Seeing the effect of a few extra marks in your best four often makes the plan clear. Focus your effort where it moves your aggregate most, and track it as you go.

Stay well while you push

Pushing to lift your ATAR does not mean running yourself into the ground. Sleep, breaks and exercise protect the focus and memory you need for your ATAR course exams. A burnt-out student underperforms, whatever their ability.

So build a routine you can sustain: steady, focused study with real rest, and enough sleep before exams. The goal is to arrive at your exams sharp and prepared, not exhausted. Consistent, manageable effort over the year beats last-minute cramming, both for your marks and for your wellbeing.

Make a simple plan

Before adding extra study, spend an hour making a plan.
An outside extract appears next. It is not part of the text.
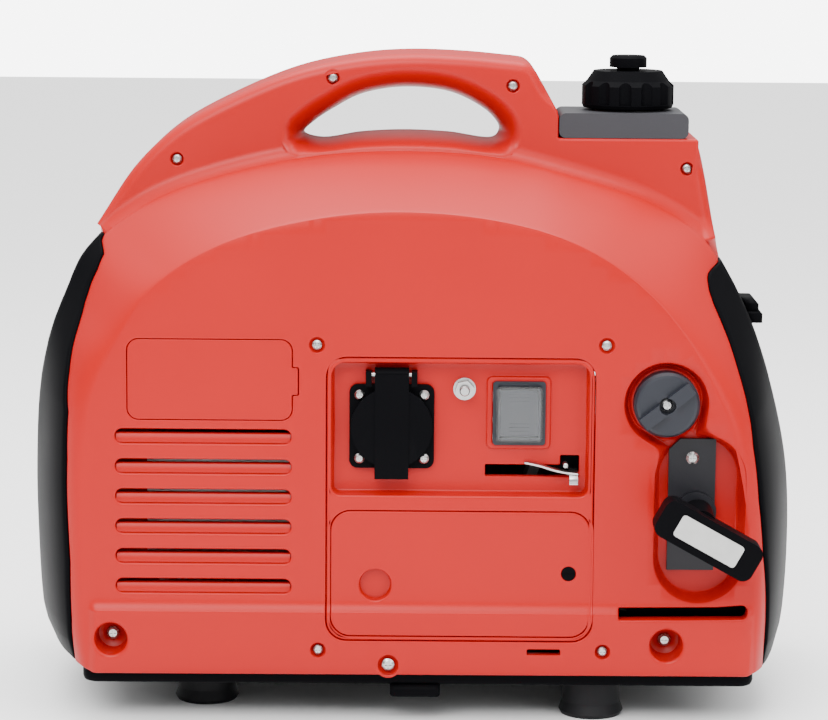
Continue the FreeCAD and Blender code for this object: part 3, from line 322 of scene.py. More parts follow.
def addPoints(form, points, faces):
    form["points"].append(np.asarray(points, float).reshape(-1, 3))
    form["faces"] += [tuple(int(v) + form["count"] for v in f) for f in faces]
    form["count"] += len(form["points"][-1])


def addGrid(form, grid, closed=False, flip=False):
    # rows of points joined by squares; closed joins each row's end to its start
    grid = np.asarray(grid, float)
    a = np.arange(grid.shape[0] * grid.shape[1]).reshape(grid.shape[:2])
    if closed:
        a = np.hstack([a, a[:, :1]])
    quads = np.stack([a[:-1, :-1], a[:-1, 1:], a[1:, 1:], a[1:, :-1]], -1).reshape(-1, 4)
    if flip:
        quads = quads[:, ::-1]
    addPoints(form, grid, quads)


def inside(points, loop):
    # which points lie inside a closed outline, by counting crossings
    x, z = points[:, :1], points[:, 1:]
    a, b = loop, np.roll(loop, -1, 0)
    crosses = (a[:, 1] > z) != (b[:, 1] > z)
    rise = np.where(b[:, 1] == a[:, 1], 1e-9, b[:, 1] - a[:, 1])
    left = x < (b[:, 0] - a[:, 0]) * (z - a[:, 1]) / rise + a[:, 0]
    return (crosses & left).sum(1) % 2 == 1


def fill(outer, holes, lines=(), spacing=7.0):
    # triangles over the region inside the outline and outside the holes, following the extra lines
    spots, edges = [], []
    count = 0
    for loop in [outer] + list(holes):
        spots.append(loop)
        edges += [(count + k, count + (k + 1) % len(loop)) for k in range(len(loop))]
        count += len(loop)
    for line in lines:
        spots.append(line)
        edges += [(count + k, count + k + 1) for k in range(len(line) - 1)]
        count += len(line)
    if spacing:
        low, high = outer.min(0), outer.max(0)
        gx, gz = np.meshgrid(np.arange(low[0], high[0], spacing), np.arange(low[1], high[1], spacing))
        loose = np.stack([gx.ravel(), gz.ravel()], 1)
        keep = inside(loose, outer)
        for hole in holes:
            keep &= ~inside(loose, hole)
        spots.append(loose[keep])
    flat = np.vstack(spots)
    result = geometry.delaunay_2d_cdt([Vector(p) for p in flat], edges, [], 0, 1e-4)
    points = np.array([tuple(v) for v in result[0]])
    tris = np.array([f for f in result[2] if len(f) == 3])
    middle = points[tris].mean(1)
    keep = inside(middle, outer)
    for hole in holes:
        keep &= ~inside(middle, hole)
    return points, tris[keep]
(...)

List your ATAR courses, your current marks, and the four most likely to make your best-four aggregate. Then rank the gaps by size and by how much each course counts.

That ranking is your priority order: it tells you where the next hour of study does the most good. Revisit it every couple of weeks as your marks change, so your effort stays aimed at the courses that move your ATAR most.

Common questions

Can you still improve your ATAR in Year 12?

Yes. Your WA ATAR reflects where you finish, not where you start. Focused effort in the months before your ATAR course exams, especially on your best four courses, genuinely moves your ATAR.

Does subject choice affect your ATAR?

Yes, but the best courses are the ones you can rank highly in. A strong rank in a course that suits you beats a weak rank in a high-scaling course you struggle with. Start from your strengths, then weigh scaling.

Do adjustment or bonus points raise your ATAR?

No, they do not change your ATAR itself. Adjustment points add to your selection rank for a specific university course, so the rank used to consider you can be higher while your ATAR stays the same.

How important is internal ranking?

Very. Scaling and moderation act on your rank within each course, and your school assessment sets that rank. Ranking as high as you can in each course is the most reliable way to lift your ATAR.